-- start Given material --
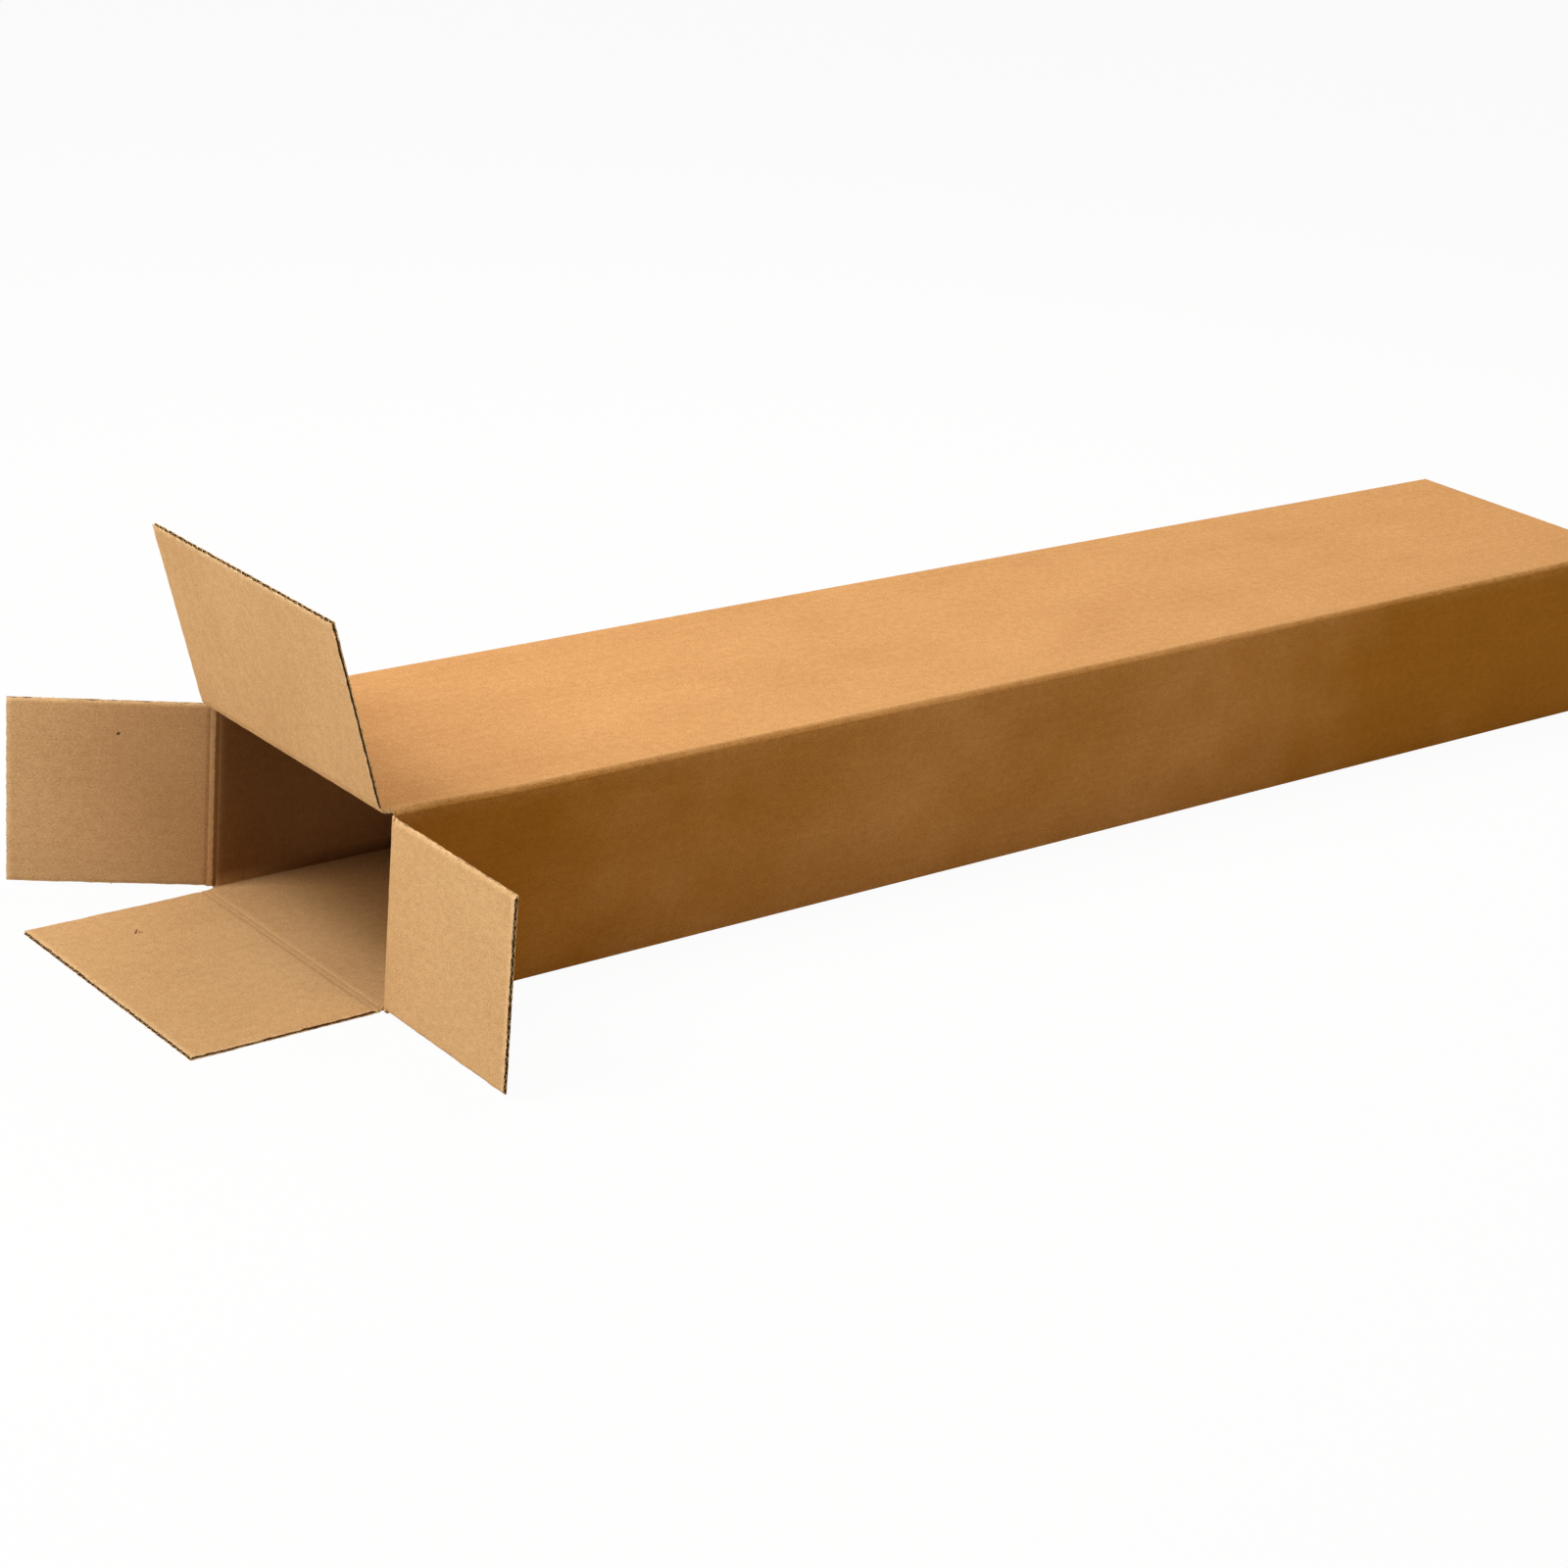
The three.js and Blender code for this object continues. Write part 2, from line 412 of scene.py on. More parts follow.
def flat_grid(name, columns, rows):
    """A flat grid that knows each point's column and row."""
    deselect()
    bpy.ops.mesh.primitive_grid_add(x_subdivisions=columns, y_subdivisions=rows, size=2)
    sheet = bpy.context.active_object
    sheet.name = name
    sheet.data.name = name
    column = sheet.data.attributes.new("column", "INT", "POINT")
    row = sheet.data.attributes.new("row", "INT", "POINT")
    for vertex in sheet.data.vertices:
        column.data[vertex.index].value = round((vertex.co.x + 1) / 2 * columns)
        row.data[vertex.index].value = round((vertex.co.y + 1) / 2 * rows)
    return sheet


def grid_places(sheet):
    """The column and row of each point, in the mesh's order."""
    columns = [item.value for item in sheet.data.attributes["column"].data]
    rows = [item.value for item in sheet.data.attributes["row"].data]
    return list(zip(columns, rows))


def trim(sheet, kept):
    """Cuts away the squares that are not part of the blank."""
    places = grid_places(sheet)
    for polygon in sheet.data.polygons:
        corners = [places[index] for index in polygon.vertices]
        column = min(corner[0] for corner in corners)
        row = min(corner[1] for corner in corners)
        polygon.select = not kept(column, row)
    for edge in sheet.data.edges:
        edge.select = False
    for vertex in sheet.data.vertices:
        vertex.select = False
    bpy.ops.object.mode_set(mode="EDIT")
    bpy.ops.mesh.select_mode(type="FACE")
    bpy.ops.mesh.delete(type="FACE")
    bpy.ops.object.mode_set(mode="OBJECT")


def use_modifier(piece, kind, **settings):
    """Adds a modifier with its settings and applies it."""
    deselect()
    piece.select_set(True)
    bpy.context.view_layer.objects.active = piece
    modifier = piece.modifiers.new(kind.lower(), kind)
    for name, value in settings.items():
        setattr(modifier, name, value)
    bpy.ops.object.modifier_apply(modifier=modifier.name)


def board_sheet(name, columns, rows, outer, inner, flat, finishes, kept=None, flip=False):
    """A sheet with an outer and an inner face, each given by column and row.

    finishes are the materials of the outer face, the inner face and the cut edges."""
    sheet = flat_grid(name, columns, rows)
    if kept:
        trim(sheet, kept)
    if flip:
        sheet.data.flip_normals()
    for vertex, (column, row) in zip(sheet.data.vertices, grid_places(sheet)):
        vertex.co = outer(column, row)
    face_points = len(sheet.data.vertices)
    for finish in finishes:
        sheet.data.materials.append(finish)
    use_modifier(
        sheet,
        "SOLIDIFY",
        thickness=LINER,
        offset=-1,
        use_rim=True,
        material_offset=1,
        material_offset_rim=2,
    )
    places = grid_places(sheet)
    inner_face = sheet.data.attributes.new("inner_face", "FLOAT", "POINT")
    for vertex in sheet.data.vertices[face_points:]:
        vertex.co = inner(*places[vertex.index])
        inner_face.data[vertex.index].value = 1
    layer = sheet.data.uv_layers[0]
    layer.name = "blank"
    for loop in sheet.data.loops:
        layer.data[loop.index].uv = flat(*places[loop.vertex_index])
    return sheet


def joined(name, sheets):
    """Several sheets as one piece."""
    deselect()
    for sheet in sheets:
        sheet.select_set(True)
    bpy.context.view_layer.objects.active = sheets[0]
    bpy.ops.object.join()
    piece = bpy.context.active_object
    piece.name = name
    piece.data.name = name
    return piece


def finish_piece(piece, body, smooth_angle=40):
    """Smooth shading, and the body that the piece rides on."""
    deselect()
    piece.select_set(True)
    bpy.context.view_layer.objects.active = piece
    bpy.ops.object.shade_smooth_by_angle(angle=math.radians(smooth_angle))
    if body:
        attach(piece, body)
    return piece


def paint(piece, name, level):
    """Keeps a value from 0 to 1 at each point for the kraft finish, such as its share of painted shade, or
    of wear with a painted highlight.
    """
    inner_face = [item.value > 0.5 for item in piece.data.attributes["inner_face"].data]
    layer = piece.data.attributes.new(name, "FLOAT", "POINT")
    for vertex, inner in zip(piece.data.vertices, inner_face):
        layer.data[vertex.index].value = level(vertex.co, inner)


# The walls and the closed end, folded from one blank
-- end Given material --
To do — Extract the full listing above without alteration.

Completed exercise —
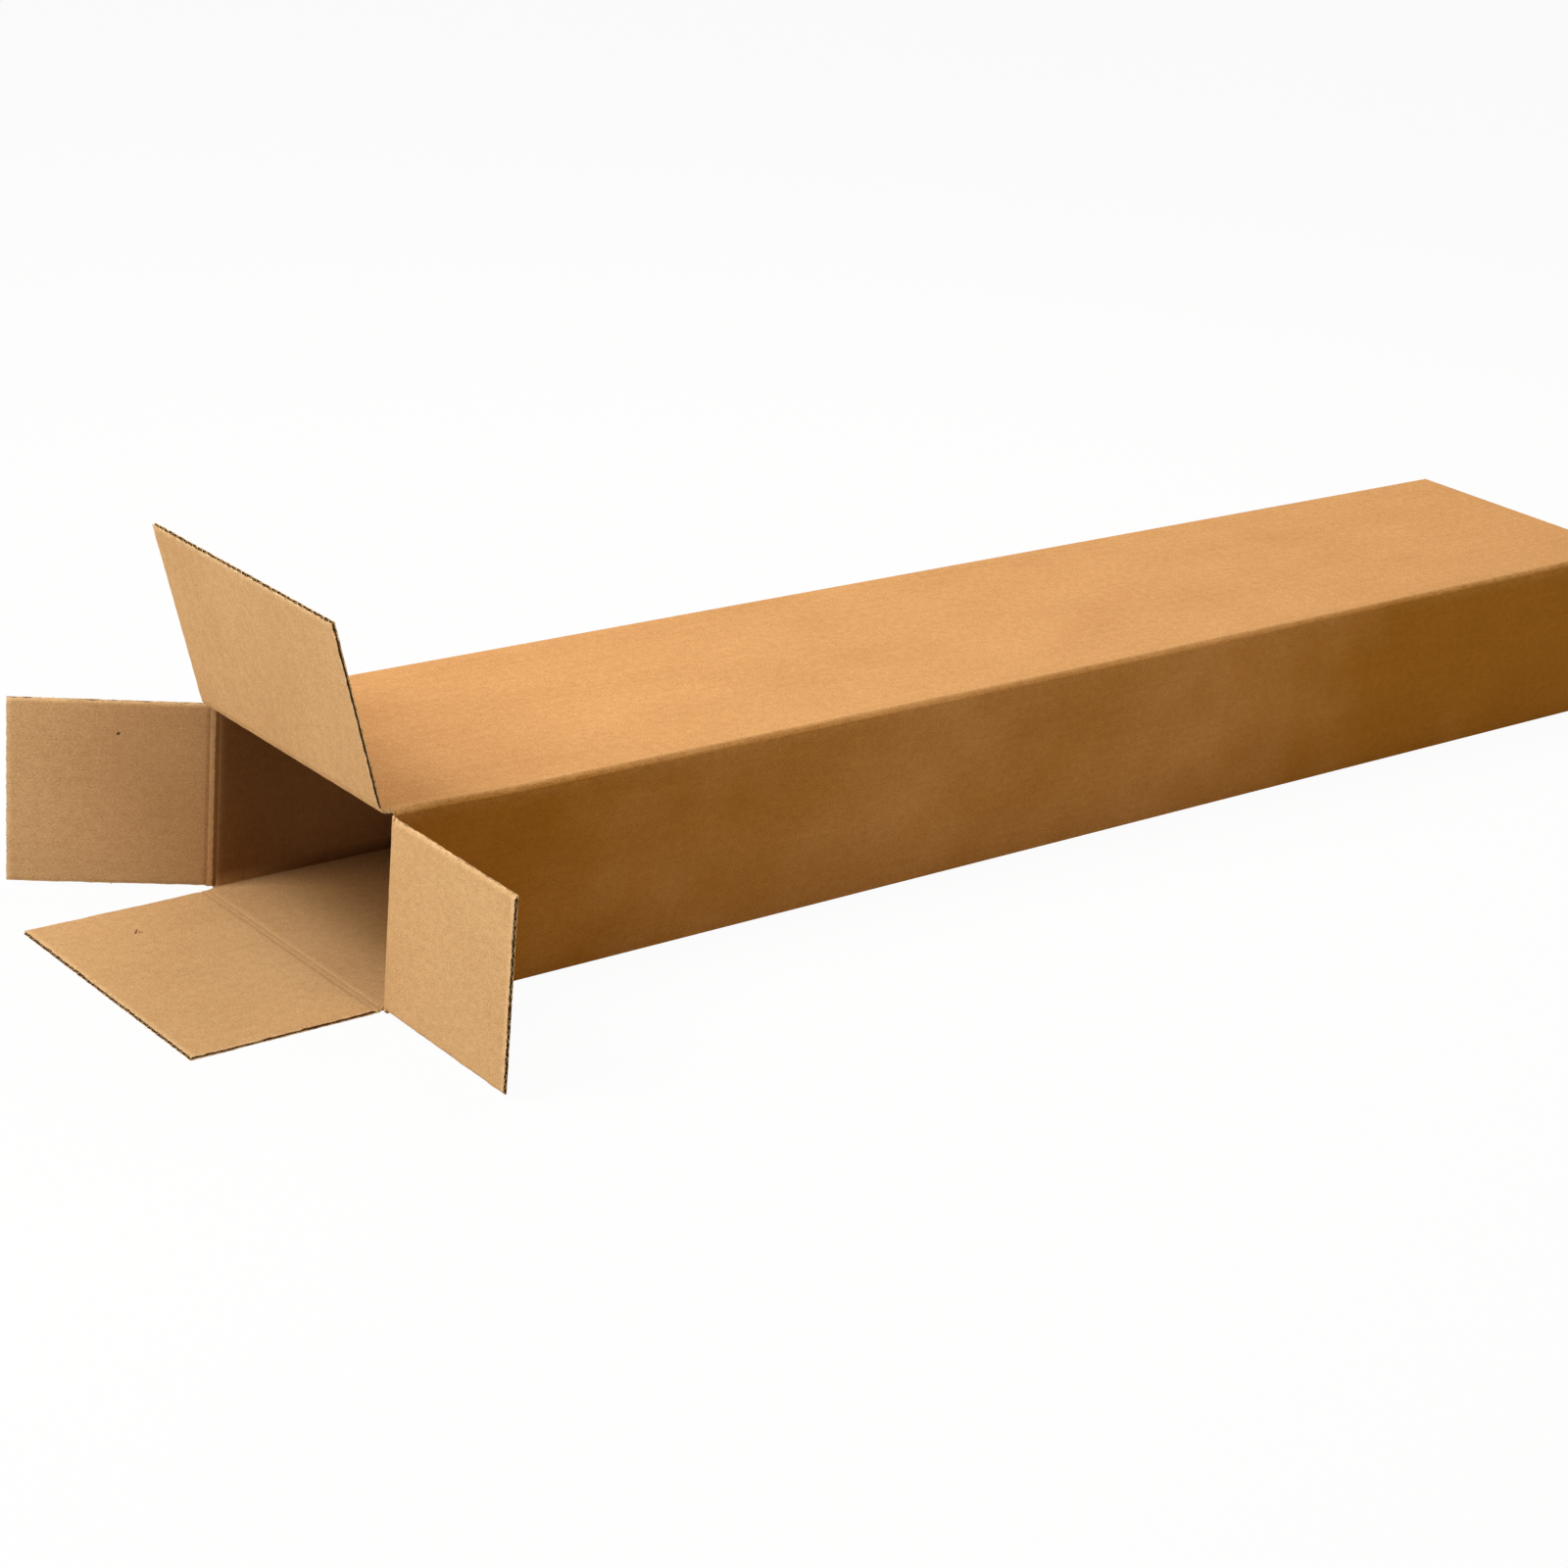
The three.js and Blender code for this object continues. Write part 2, from line 412 of scene.py on. More parts follow.
def flat_grid(name, columns, rows):
    """A flat grid that knows each point's column and row."""
    deselect()
    bpy.ops.mesh.primitive_grid_add(x_subdivisions=columns, y_subdivisions=rows, size=2)
    sheet = bpy.context.active_object
    sheet.name = name
    sheet.data.name = name
    column = sheet.data.attributes.new("column", "INT", "POINT")
    row = sheet.data.attributes.new("row", "INT", "POINT")
    for vertex in sheet.data.vertices:
        column.data[vertex.index].value = round((vertex.co.x + 1) / 2 * columns)
        row.data[vertex.index].value = round((vertex.co.y + 1) / 2 * rows)
    return sheet


def grid_places(sheet):
    """The column and row of each point, in the mesh's order."""
    columns = [item.value for item in sheet.data.attributes["column"].data]
    rows = [item.value for item in sheet.data.attributes["row"].data]
    return list(zip(columns, rows))


def trim(sheet, kept):
    """Cuts away the squares that are not part of the blank."""
    places = grid_places(sheet)
    for polygon in sheet.data.polygons:
        corners = [places[index] for index in polygon.vertices]
        column = min(corner[0] for corner in corners)
        row = min(corner[1] for corner in corners)
        polygon.select = not kept(column, row)
    for edge in sheet.data.edges:
        edge.select = False
    for vertex in sheet.data.vertices:
        vertex.select = False
    bpy.ops.object.mode_set(mode="EDIT")
    bpy.ops.mesh.select_mode(type="FACE")
    bpy.ops.mesh.delete(type="FACE")
    bpy.ops.object.mode_set(mode="OBJECT")


def use_modifier(piece, kind, **settings):
    """Adds a modifier with its settings and applies it."""
    deselect()
    piece.select_set(True)
    bpy.context.view_layer.objects.active = piece
    modifier = piece.modifiers.new(kind.lower(), kind)
    for name, value in settings.items():
        setattr(modifier, name, value)
    bpy.ops.object.modifier_apply(modifier=modifier.name)


def board_sheet(name, columns, rows, outer, inner, flat, finishes, kept=None, flip=False):
    """A sheet with an outer and an inner face, each given by column and row.

    finishes are the materials of the outer face, the inner face and the cut edges."""
    sheet = flat_grid(name, columns, rows)
    if kept:
        trim(sheet, kept)
    if flip:
        sheet.data.flip_normals()
    for vertex, (column, row) in zip(sheet.data.vertices, grid_places(sheet)):
        vertex.co = outer(column, row)
    face_points = len(sheet.data.vertices)
    for finish in finishes:
        sheet.data.materials.append(finish)
    use_modifier(
        sheet,
        "SOLIDIFY",
        thickness=LINER,
        offset=-1,
        use_rim=True,
        material_offset=1,
        material_offset_rim=2,
    )
    places = grid_places(sheet)
    inner_face = sheet.data.attributes.new("inner_face", "FLOAT", "POINT")
    for vertex in sheet.data.vertices[face_points:]:
        vertex.co = inner(*places[vertex.index])
        inner_face.data[vertex.index].value = 1
    layer = sheet.data.uv_layers[0]
    layer.name = "blank"
    for loop in sheet.data.loops:
        layer.data[loop.index].uv = flat(*places[loop.vertex_index])
    return sheet


def joined(name, sheets):
    """Several sheets as one piece."""
    deselect()
    for sheet in sheets:
        sheet.select_set(True)
    bpy.context.view_layer.objects.active = sheets[0]
    bpy.ops.object.join()
    piece = bpy.context.active_object
    piece.name = name
    piece.data.name = name
    return piece


def finish_piece(piece, body, smooth_angle=40):
    """Smooth shading, and the body that the piece rides on."""
    deselect()
    piece.select_set(True)
    bpy.context.view_layer.objects.active = piece
    bpy.ops.object.shade_smooth_by_angle(angle=math.radians(smooth_angle))
    if body:
        attach(piece, body)
    return piece


def paint(piece, name, level):
    """Keeps a value from 0 to 1 at each point for the kraft finish, such as its share of painted shade, or
    of wear with a painted highlight.
    """
    inner_face = [item.value > 0.5 for item in piece.data.attributes["inner_face"].data]
    layer = piece.data.attributes.new(name, "FLOAT", "POINT")
    for vertex, inner in zip(piece.data.vertices, inner_face):
        layer.data[vertex.index].value = level(vertex.co, inner)


# The walls and the closed end, folded from one blank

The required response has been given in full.